▶ TASK PROMPT
In the entries that follow, how many lines hold the string "degrees"? Give only that number.

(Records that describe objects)

┌──

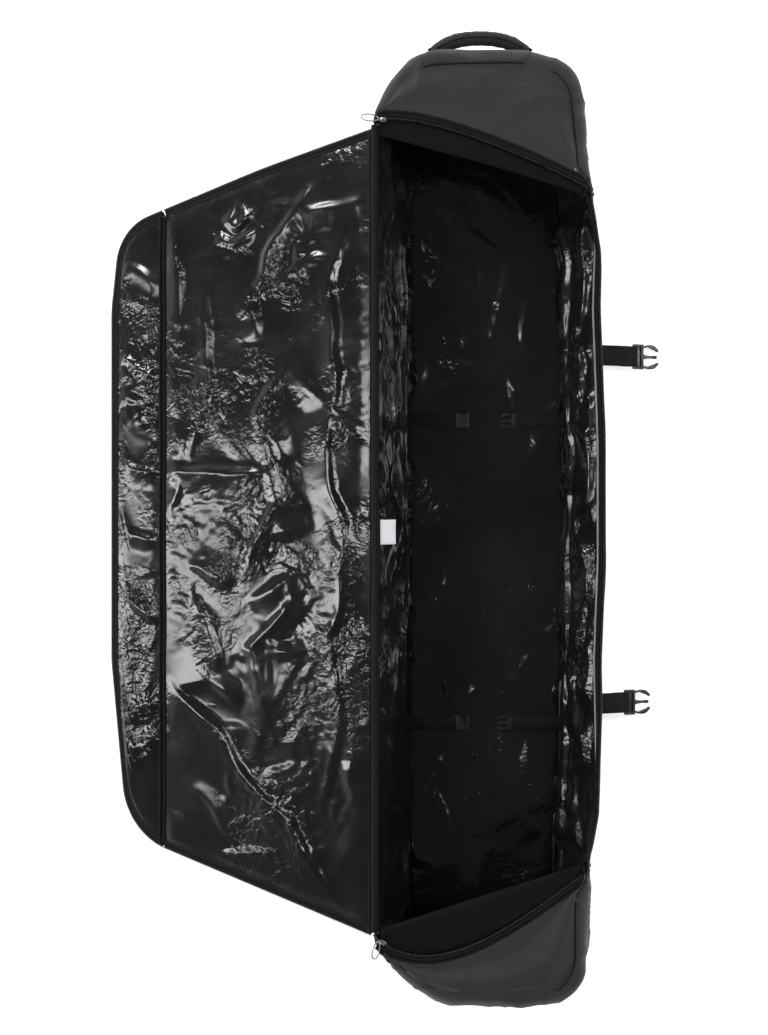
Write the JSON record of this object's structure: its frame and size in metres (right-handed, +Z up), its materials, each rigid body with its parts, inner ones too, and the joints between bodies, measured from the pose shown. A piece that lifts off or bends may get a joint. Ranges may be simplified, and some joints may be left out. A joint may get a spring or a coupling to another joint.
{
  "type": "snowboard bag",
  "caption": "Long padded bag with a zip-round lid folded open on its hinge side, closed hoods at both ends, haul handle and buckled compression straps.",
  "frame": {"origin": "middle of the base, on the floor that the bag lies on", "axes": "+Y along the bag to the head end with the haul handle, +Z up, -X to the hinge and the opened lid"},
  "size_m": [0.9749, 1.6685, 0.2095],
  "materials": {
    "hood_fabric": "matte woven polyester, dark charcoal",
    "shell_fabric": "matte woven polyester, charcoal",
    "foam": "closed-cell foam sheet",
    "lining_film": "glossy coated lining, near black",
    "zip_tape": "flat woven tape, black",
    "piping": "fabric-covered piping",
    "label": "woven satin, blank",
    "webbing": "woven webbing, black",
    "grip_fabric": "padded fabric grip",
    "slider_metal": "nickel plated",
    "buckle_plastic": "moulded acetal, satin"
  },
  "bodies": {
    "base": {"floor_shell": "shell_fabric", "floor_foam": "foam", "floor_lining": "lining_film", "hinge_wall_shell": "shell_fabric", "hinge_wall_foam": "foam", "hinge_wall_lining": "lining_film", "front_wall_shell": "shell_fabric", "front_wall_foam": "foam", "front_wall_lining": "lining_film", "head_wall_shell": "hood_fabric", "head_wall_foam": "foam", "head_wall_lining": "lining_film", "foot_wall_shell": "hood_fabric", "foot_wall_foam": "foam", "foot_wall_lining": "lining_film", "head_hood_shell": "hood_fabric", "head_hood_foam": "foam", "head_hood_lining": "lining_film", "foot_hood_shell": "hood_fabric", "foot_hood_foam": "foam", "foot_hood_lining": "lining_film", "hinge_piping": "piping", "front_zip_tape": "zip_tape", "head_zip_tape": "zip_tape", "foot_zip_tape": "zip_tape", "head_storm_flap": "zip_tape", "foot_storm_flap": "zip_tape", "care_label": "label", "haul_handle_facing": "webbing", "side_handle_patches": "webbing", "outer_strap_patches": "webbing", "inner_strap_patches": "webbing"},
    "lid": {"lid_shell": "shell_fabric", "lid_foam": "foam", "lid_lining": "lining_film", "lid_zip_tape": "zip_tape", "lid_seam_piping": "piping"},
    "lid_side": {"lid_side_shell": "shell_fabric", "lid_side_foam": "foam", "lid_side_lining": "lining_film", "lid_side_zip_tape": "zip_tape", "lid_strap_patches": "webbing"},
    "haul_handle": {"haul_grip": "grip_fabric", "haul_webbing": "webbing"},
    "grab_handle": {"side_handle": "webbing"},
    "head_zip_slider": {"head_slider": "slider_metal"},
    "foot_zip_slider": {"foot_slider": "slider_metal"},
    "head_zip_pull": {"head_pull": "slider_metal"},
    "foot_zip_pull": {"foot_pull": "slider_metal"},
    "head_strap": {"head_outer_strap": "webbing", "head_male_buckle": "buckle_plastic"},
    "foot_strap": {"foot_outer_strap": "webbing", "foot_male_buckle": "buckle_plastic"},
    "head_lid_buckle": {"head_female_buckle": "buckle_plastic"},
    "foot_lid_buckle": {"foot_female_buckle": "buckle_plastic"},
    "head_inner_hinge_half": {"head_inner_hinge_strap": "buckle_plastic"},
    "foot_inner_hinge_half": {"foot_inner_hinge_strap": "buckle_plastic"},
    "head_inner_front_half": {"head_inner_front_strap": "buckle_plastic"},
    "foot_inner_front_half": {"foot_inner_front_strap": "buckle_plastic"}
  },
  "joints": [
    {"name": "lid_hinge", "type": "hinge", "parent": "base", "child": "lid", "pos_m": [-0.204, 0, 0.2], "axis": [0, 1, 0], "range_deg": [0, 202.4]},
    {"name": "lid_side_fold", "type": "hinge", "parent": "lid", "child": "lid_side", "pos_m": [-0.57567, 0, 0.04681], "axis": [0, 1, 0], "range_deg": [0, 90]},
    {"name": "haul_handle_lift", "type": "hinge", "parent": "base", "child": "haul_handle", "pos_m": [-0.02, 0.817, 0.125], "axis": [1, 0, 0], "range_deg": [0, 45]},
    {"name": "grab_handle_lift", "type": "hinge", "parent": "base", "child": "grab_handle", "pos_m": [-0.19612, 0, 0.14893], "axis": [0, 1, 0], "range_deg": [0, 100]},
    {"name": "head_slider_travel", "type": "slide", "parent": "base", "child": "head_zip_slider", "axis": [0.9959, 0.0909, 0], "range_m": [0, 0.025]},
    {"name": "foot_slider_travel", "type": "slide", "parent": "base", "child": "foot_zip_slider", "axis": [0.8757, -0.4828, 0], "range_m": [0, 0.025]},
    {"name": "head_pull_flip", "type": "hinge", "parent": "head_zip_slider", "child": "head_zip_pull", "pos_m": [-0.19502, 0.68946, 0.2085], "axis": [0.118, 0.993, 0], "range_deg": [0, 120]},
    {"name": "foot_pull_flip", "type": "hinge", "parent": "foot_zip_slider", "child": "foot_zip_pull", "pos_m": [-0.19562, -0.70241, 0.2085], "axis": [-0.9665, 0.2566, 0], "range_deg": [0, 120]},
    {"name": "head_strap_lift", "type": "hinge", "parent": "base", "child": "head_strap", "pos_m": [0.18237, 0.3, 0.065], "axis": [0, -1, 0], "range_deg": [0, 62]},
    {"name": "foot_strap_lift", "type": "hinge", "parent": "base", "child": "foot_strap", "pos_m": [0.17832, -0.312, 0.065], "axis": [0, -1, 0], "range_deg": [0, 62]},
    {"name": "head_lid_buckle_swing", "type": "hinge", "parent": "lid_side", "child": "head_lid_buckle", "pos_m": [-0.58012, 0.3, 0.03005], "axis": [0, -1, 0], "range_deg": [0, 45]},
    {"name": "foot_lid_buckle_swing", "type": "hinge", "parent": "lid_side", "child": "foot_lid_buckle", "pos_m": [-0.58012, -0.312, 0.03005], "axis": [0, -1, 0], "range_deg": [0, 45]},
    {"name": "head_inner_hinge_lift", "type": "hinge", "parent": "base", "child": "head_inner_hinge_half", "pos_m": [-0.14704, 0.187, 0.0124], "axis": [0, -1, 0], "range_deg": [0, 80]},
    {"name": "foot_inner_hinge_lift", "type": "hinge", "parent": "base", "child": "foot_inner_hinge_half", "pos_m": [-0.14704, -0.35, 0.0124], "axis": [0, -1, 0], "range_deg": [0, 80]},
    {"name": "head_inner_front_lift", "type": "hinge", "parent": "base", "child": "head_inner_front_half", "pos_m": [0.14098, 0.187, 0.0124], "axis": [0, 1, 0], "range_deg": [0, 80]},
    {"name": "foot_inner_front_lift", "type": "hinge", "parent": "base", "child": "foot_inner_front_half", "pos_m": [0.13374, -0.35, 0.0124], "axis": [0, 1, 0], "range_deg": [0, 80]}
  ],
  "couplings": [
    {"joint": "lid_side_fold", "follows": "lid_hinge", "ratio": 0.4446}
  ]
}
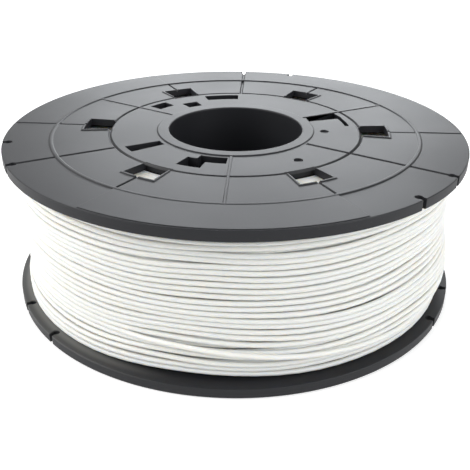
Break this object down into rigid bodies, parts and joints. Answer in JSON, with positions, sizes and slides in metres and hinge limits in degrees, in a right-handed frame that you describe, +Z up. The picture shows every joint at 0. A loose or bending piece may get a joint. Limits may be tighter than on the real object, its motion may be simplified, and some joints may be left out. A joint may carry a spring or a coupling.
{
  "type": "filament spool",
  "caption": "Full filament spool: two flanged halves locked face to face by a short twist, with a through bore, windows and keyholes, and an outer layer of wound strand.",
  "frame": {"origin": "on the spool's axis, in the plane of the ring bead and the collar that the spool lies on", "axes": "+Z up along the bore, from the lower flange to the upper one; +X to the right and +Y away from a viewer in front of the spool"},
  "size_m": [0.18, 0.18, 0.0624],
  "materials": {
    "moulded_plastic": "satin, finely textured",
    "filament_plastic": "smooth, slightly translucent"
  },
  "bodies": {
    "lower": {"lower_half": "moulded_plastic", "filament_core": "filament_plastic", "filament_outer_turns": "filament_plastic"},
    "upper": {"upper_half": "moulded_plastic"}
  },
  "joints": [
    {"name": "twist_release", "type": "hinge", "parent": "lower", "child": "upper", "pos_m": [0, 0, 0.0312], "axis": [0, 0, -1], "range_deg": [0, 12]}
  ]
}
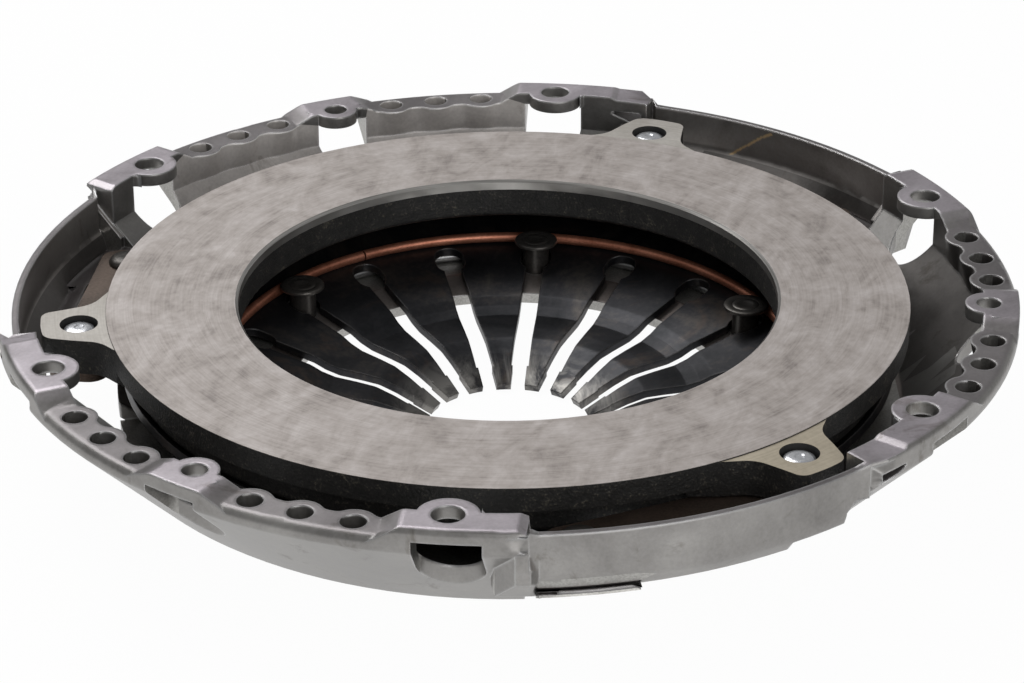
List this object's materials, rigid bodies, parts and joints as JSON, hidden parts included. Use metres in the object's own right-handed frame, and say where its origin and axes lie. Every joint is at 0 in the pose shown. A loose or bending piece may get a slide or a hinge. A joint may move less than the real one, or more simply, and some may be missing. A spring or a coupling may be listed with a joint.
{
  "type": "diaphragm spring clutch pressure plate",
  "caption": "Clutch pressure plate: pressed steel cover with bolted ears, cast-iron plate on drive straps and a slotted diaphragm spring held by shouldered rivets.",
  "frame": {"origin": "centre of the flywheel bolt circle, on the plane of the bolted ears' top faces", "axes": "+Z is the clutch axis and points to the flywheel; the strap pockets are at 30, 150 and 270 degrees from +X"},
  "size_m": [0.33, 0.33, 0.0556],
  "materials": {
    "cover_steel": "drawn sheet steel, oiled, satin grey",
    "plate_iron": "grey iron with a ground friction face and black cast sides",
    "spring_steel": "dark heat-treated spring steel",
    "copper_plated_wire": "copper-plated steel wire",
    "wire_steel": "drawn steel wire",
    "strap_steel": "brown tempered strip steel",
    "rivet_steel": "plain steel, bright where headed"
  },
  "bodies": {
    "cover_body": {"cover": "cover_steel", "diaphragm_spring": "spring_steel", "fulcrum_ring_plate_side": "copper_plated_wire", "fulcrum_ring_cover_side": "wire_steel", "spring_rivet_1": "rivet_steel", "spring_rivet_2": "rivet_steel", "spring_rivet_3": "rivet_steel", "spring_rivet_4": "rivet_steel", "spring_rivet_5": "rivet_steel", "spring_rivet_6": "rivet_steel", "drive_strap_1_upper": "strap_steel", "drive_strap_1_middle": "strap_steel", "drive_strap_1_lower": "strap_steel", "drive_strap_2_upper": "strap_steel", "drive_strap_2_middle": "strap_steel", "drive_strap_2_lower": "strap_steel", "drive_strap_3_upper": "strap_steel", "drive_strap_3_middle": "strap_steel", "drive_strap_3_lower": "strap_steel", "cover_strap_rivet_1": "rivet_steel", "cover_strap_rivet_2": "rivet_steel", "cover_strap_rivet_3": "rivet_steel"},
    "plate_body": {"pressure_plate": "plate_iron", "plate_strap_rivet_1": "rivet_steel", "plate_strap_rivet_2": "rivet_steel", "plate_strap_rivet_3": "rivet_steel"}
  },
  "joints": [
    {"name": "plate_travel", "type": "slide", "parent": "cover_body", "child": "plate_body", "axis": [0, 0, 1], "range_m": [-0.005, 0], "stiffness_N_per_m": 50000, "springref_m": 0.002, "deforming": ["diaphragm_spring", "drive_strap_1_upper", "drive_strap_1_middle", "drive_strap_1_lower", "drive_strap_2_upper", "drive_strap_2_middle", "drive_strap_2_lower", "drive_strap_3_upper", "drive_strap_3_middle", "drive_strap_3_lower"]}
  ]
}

└──

▶ TASK ANSWER
2